SHORT EXERCISE: Find the word "imported" in the data. Return every line where it appears.

DATA LINES:
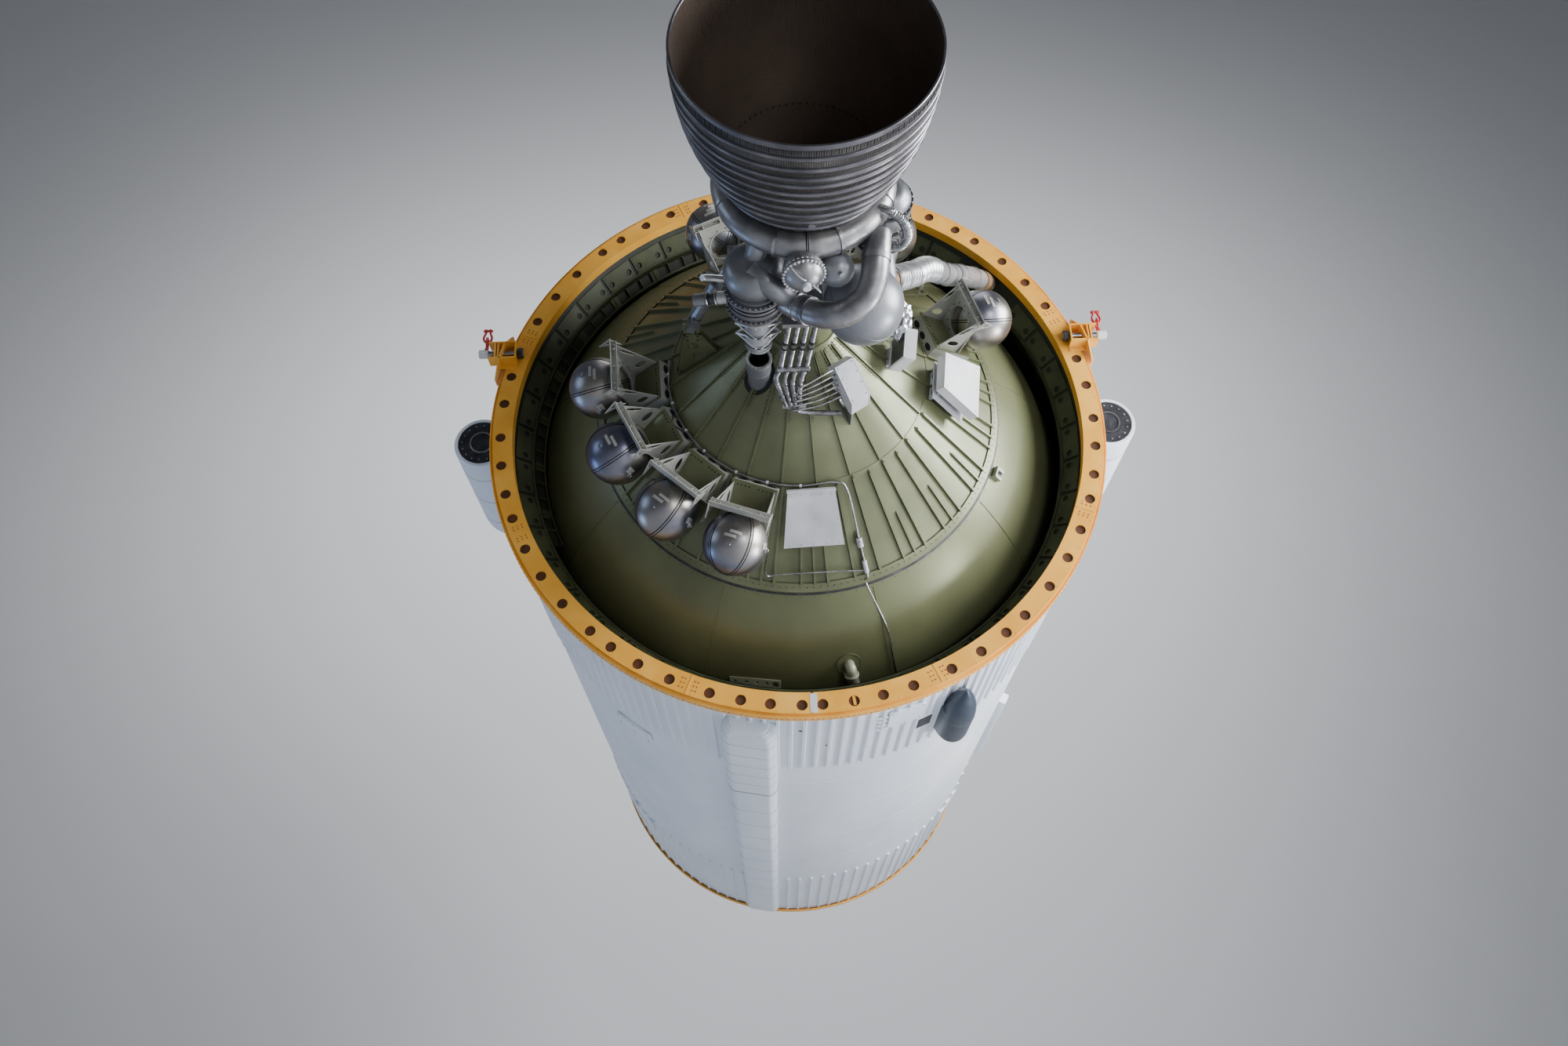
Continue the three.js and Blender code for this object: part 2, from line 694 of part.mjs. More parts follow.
part(
  'thrust_chamber',
  fuse(
    actuators.map(([, clock]) => outrigger(clock)),
    block(360, 50, 460, at(-20, -2850, -770)),
    turned(
      [[0, -3200 + FIT], [187, -3200 + FIT], [240, -3080], [240, -2860], [330, -2860], [330, -2790],
        [240, -2760], [210, -2640], [0, -2600]],
      16,
    ),
    [1, -1].map((side) =>
      block(2 * EAR.half, 240, EAR.width,
        at(0, GIMBAL_Y - 60, side * EAR.offset - EAR.width / 2)),
    ),
  ).subtract(rod(v(0, GIMBAL_Y, -300), v(0, GIMBAL_Y, 300), EAR.hole, EAR.hole, 16)),
  metal.engine,
);

// Exhaust manifold round the bell
const manifoldRing = toSolid(
  new THREE.TorusGeometry(MANIFOLD.ringRadius, MANIFOLD.tubeRadius, 8, 28),
  at(0, MANIFOLD.y, 0).multiply(new THREE.Matrix4().makeRotationX(Math.PI / 2)),
);
const bellClearance = turned(
  [[0, -5260], ...outerWall.map(([radius, y]) => [radius + FIT, y]), [0, -3199]],
  BELL_SIDES,
);
part('exhaust_manifold', cut(manifoldRing, bellClearance), metal.engine);

const manifoldClearance = toSolid(
  new THREE.TorusGeometry(MANIFOLD.ringRadius, MANIFOLD.tubeRadius + FIT, 8, 28),
  at(0, MANIFOLD.y, 0).multiply(new THREE.Matrix4().makeRotationX(Math.PI / 2)),
);

// Turbopumps beside the thrust chamber, each with its exhaust into the manifold
function pump(x, z, profile, exhaust) {
  return cut(
    fuse(turned(profile, PUMP_SIDES, at(x, 0, z)), rod(exhaust[0], exhaust[1], 90)),
    manifoldClearance,
    bellClearance,
  );
}
const OXIDISER = { x: -430, z: -640 };
const inletTop = -2960;
const oxidiserInlet = turned(
  [[0, inletTop], [128, inletTop], [128, -2820], [98, -2810], [98, -2710], [122, -2700],
    [122, -2665], [98, -2655], [98, -2545], [122, -2535], [122, -2450], [0, -2450]],
  16,
  at(STUB.x, 0, OXIDISER.z - 20),
);
part(
  'oxidiser_pump',
  fuse(
    pump(
      OXIDISER.x,
      OXIDISER.z,
      [[0, -3640], [150, -3630], [235, -3540], [265, -3400], [250, -3230], [258, -3100],
        [250, -3020], [190, -2960], [150, -2880], [0, -2878]],
      [v(-430, -3560, -600), v(-380, -3760, -550)],
    ),
    oxidiserInlet,
  ),
  metal.pump,
);
const FUEL = { x: 690, z: 60 };
const elbow = ductInlet.clone().addScaledVector(ductLine, -110);
const fuelInlet = fuse(
  ball(DUCT_RADIUS - 11, elbow, 10, 6),
  rod(elbow, ductInlet, DUCT_RADIUS),
  rod(elbow, v(690, -3010, -40), DUCT_RADIUS - 5),
);
const returnPipe = pipe(
  [v(690, -3330, -120), v(714, -3390, -330), v(790, -3480, -445), v(837, -3610, -450),
    v(790, -3780, -440), v(690, -3880, -420), v(600, -3880, -370)],
  40,
  6,
  11,
);
part(
  'fuel_pump',
  fuse(
    pump(
      FUEL.x,
      FUEL.z,
      [[0, -3640], [150, -3630], [235, -3540], [250, -3400], [235, -3200], [225, -2960],
        [150, -2900], [0, -2880]],
      [v(640, -3560, 60), v(580, -3760, 50)],
    ),
    fuelInlet,
    cut(returnPipe, manifoldClearance),
  ),
  metal.pump,
);

// Start tank, gas generator and small tank between the pumps
const START = { radius: 355, centre: v(504, -2950, -638.8) };
const GENERATOR = { radius: 168, centre: v(-38, -3700, -838) };
const SMALL = { radius: 148, centre: v(240, -3568, -730) };
const tankBall = ({ radius, centre }, extra = 0) => ball(radius + extra, centre, 16, 10);
part('start_tank', tankBall(START), metal.engine);
part('gas_generator', cut(tankBall(GENERATOR), manifoldClearance, bellClearance), metal.engine);
part('small_tank', cut(tankBall(SMALL), manifoldClearance, bellClearance), metal.engine);
const crossoverPath = [
  v(590, -3700, -480),
  v(560, -3660, -700),
  v(530, -3560, -860),
  v(455, -3480, -980),
  v(300, -3400, -1040),
  v(120, -3300, -985),
  v(-60, -3210, -830),
  v(-170, -3180, -730),
];
part(
  'crossover_duct',
  cut(
    pipe(crossoverPath, 115, 10, 14),
    manifoldClearance,
    [START, GENERATOR, SMALL].map((tankAt) => tankBall(tankAt, FIT)),
    turned([[0, -3640], [266, -3500], [266, -3000], [0, -2880]], PUMP_SIDES, at(-430, 0, -640)),
  ),
  metal.engine,
);

// Actuators: a swivel block on the cone, a barrel forked round it and a rod to the engine
const reach = v(ACTUATOR.eye.r - ACTUATOR.base.r, ACTUATOR.eye.y - ACTUATOR.base.y, 0);
const reachLength = reach.length();
for (const [name, clock] of actuators) {
  const { base, block: half, ear, pin, hole, eyeHole } = ACTUATOR;
  const place = turnTo(clock).multiply(at(base.r, base.y, 0));
  const acrossPin = earPlace + ear / 2;
  const swivel = fuse(
    block(2 * half, 2 * half, 2 * half, at(0, 0, -half)),
    rod(v(-acrossPin, 0, 0), v(acrossPin, 0, 0), pin, pin, 12),
    rod(v(0, 0, -acrossPin), v(0, 0, acrossPin), pin, pin, 12),
  );
  part(`${name}_actuator_swivel`, swivel.transform(place.elements), metal.steel);
  // Along the actuator: local Y runs from the base pivot to the rod's eye
  const lay = place.clone().multiply(
    new THREE.Matrix4().makeRotationZ(Math.atan2(reach.y, reach.x) - Math.PI / 2),
  );
  const barrel = cut(
    fuse(
      rod(v(0, 150, 0), v(0, 700, 0), 62, 62, 12),
      rod(v(0, 640, 0), v(0, 700, 0), 74, 74, 12),
      block(90, 50, 2 * (earPlace + ear / 2), at(0, 140, -(earPlace + ear / 2))),
      [1, -1].map((side) => block(80, 200, ear, at(0, 60, side * earPlace - ear / 2))),
    ),
    rod(v(0, 0, -200), v(0, 0, 200), hole, hole, 12),
    rod(v(0, 200, 0), v(0, 750, 0), 30.35, 30.35, 12),
  );
  part(`${name}_actuator_barrel`, barrel.transform(lay.elements), metal.steel);
  const pistonRod = cut(
    fuse(
      rod(v(0, 320, 0), v(0, reachLength - 40, 0), 30, 30, 12),
      rod(v(0, reachLength, -30), v(0, reachLength, 30), 60, 60, 12),
    ),
    rod(v(0, reachLength, -50), v(0, reachLength, 50), eyeHole, eyeHole, 12),
  );
  part(`${name}_actuator_rod`, pistonRod.transform(lay.elements), metal.steel);
}

// Four pipes side by side: on the cone, then two flexible lengths that cross the gimbal
const BUNDLE = { count: 4, pitch: 78, radius: 26 };
function bundle(points, clampPoints, spread = v(1, 0, 0)) {
  const offsets = [0, 1, 2, 3].map((i) => (i - (BUNDLE.count - 1) / 2) * BUNDLE.pitch);
  const shifted = (point, offset) => point.clone().addScaledVector(spread, offset);
  const runs = offsets.map((offset) =>
    pipe(points.map((point) => shifted(point, offset)), BUNDLE.radius, 6, points.length),
  );
  const clamps = clampPoints.map((point) => {
    const ends = [offsets[0] - 34, offsets[3] + 34].map((offset) => shifted(point, offset));
    return rod(ends[0], ends[1], 30, 30, 6);
  });
  return fuse(runs, clamps);
}
const bundleTop = v(-20, -2850 - FIT - 1, -735);
const bundleFoot = v(-100, -2240, -780);
const bundleMiddle = bundleTop.clone().lerp(bundleFoot, 0.5);
const shortOf = (from, to, gap) =>
  to.clone().add(from.clone().sub(to).setLength(gap));
part(
  'hoses_engine',
  cut(
    bundle([bundleTop, shortOf(bundleTop, bundleMiddle, FIT)], [shortOf(bundleTop, bundleMiddle, 32)]),
    block(360, 50 + FIT, 460 + FIT, at(-20, -2850, -770)),
  ),
  metal.steel,
);
part(
  'hoses_fixed',
  bundle([shortOf(bundleMiddle, bundleFoot, 4), bundleMiddle],
    [shortOf(bundleFoot, bundleMiddle, 32)]),
  metal.steel,
);
const bundleSeat = coneFrame(-96, -1514);
part(
  'pipe_bundle',
  cut(
    fuse(
      bundle(
        [bundleFoot, v(-105, -2080, -790), v(-100, -1900, -800), v(-92, -1680, -850)],
        [v(-101, -2208, -781)],
      ),
      pipe([v(-60, -1700, -846), v(-60, -1590, -850), v(90, -1545, -850), v(360, -1535, -860)],
        26, 6, 8),
      block(220, 60, 270, bundleSeat, -40),
    ),
    coneClearance,
    junctionBox(FIT),
  ),
  metal.steel,
);

export default stage;
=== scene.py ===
"""Upper stage of a space rocket on its two handling rings, as it looks.

Metres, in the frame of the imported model: the origin is the centre of the aft handling ring's aft
face, +Y runs forward along the stage's axis, +X is to the right seen from the engine end and +Z is
up. A clock angle is in degrees, from +X towards +Z.
"""

import math

import bmesh
import bpy
from mathutils import Matrix, Vector
from mathutils.geometry import tessellate_polygon


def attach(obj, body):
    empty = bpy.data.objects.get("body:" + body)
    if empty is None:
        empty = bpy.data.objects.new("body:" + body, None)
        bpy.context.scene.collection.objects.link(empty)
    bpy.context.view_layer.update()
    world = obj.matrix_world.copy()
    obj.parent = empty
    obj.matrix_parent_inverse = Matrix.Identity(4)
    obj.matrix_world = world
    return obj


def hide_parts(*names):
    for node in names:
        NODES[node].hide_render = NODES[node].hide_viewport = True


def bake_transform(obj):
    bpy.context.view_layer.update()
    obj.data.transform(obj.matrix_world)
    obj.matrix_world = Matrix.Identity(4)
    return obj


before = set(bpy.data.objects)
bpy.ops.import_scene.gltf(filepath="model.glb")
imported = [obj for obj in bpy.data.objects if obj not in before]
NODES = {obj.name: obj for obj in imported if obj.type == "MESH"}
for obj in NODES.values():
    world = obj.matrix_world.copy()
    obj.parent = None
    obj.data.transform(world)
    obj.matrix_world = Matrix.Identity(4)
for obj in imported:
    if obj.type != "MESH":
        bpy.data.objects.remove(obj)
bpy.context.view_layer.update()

# Driving dimensions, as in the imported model
SKIN = 3.302
SKIRT_INNER = 3.262
RING_INNER = 3.128
RING_OUTER = 3.382
FORWARD_RING_OUTER = 3.356
RING_DEPTH = 0.13
FORWARD_FACE_Y = 12.35
AFT_DOME_Y = 2.294
FORWARD_DOME_Y = 9.12
DOME_CENTRE = Vector((0, AFT_DOME_Y, 0))
HOLE_PITCH_RADIUS = 3.258
HOLE_RADIUS = 0.056
LUG_CLOCK = 16
CONE_WIDE = (2.134, -0.227)
CONE_SMALL = (0.34, -1.846)
COLLAR_Y = -2.33
SPHERE_RADIUS = 0.316
SPHERE_RING = 2.045
SPHERE_Y = -0.94
BELL_EXIT_Y = -5.25
BELL_EXIT_RADIUS = 1.0
MANIFOLD_Y = -3.79
MANIFOLD_RING = 0.65
MANIFOLD_TUBE = 0.118
TURNED_SIDES = 192
cone_slope = (CONE_WIDE[0] - CONE_SMALL[0]) / (CONE_WIDE[1] - CONE_SMALL[1])
cone_angle = math.atan(cone_slope)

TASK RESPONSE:
Metres, in the frame of the imported model: the origin is the centre of the aft handling ring's aft
imported = [obj for obj in bpy.data.objects if obj not in before]
NODES = {obj.name: obj for obj in imported if obj.type == "MESH"}
for obj in imported:
# Driving dimensions, as in the imported model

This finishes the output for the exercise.